If you're eating in a fast food restaurant that simply doesn't have those options, Comeau recommends looking at nutritional balance over the course of the entire day. If you ate a burger for lunch, have a big salad for dinner at night, or grab a bag of mini carrots at the grocery store to eat at work.    

It's also important to be conscious of portion sizes, Comeau notes. If you're eating at the sandwich place in the food court, keep in mind that a large panini is often four servings of grains rather than the recommended two per meal. If you've got a large sandwich or burrito, consider wrapping up half of it for later and eating almonds or yogurt to round out the meal.

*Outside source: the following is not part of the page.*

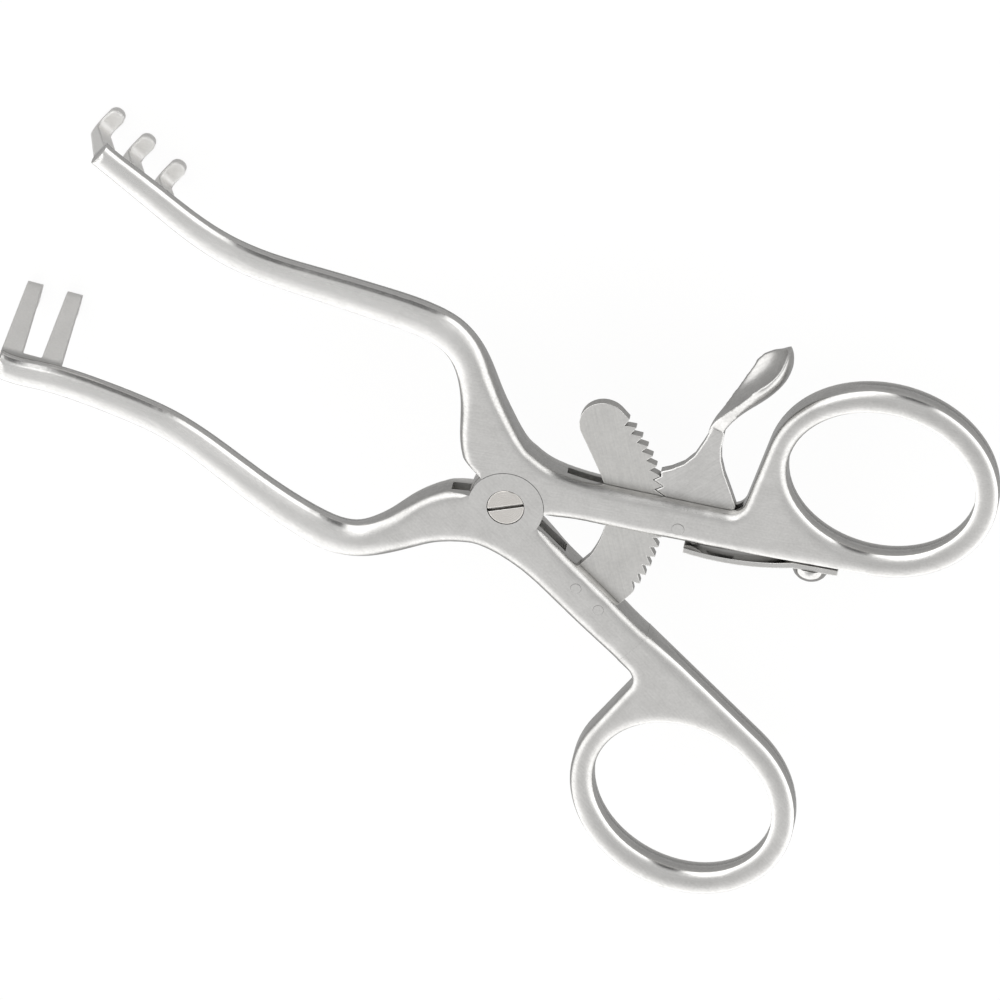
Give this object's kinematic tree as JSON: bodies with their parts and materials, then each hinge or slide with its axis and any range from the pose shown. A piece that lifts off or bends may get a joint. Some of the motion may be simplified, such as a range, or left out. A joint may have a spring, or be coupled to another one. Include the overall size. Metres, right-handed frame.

Use nutrition apps (but with caution)

Apps can be helpful to track the nutritional value of what you're eating, Comeau says, but she warns users to be aware that some are based on user-generated data and the information could be incorrect.  

"I've definitely had clients bring me food journals that have been out of whack," she says. "When we look[ed] more carefully, there [were] mistakes within the data itself."

As with any other app that collects personal information, Comeau cautions users to be aware of where their data is going and with whom it's being shared.  

She also warns against being obsessive about nutrition tracking apps. "It can become overwhelming for people, especially if they're using it all the time," she says, noting their value is in providing insight so people can reflect on their overall eating patterns. 

"It doesn't need to be an every day, to the exact gram [thing]," Comeau says. "It's more of a big picture tool."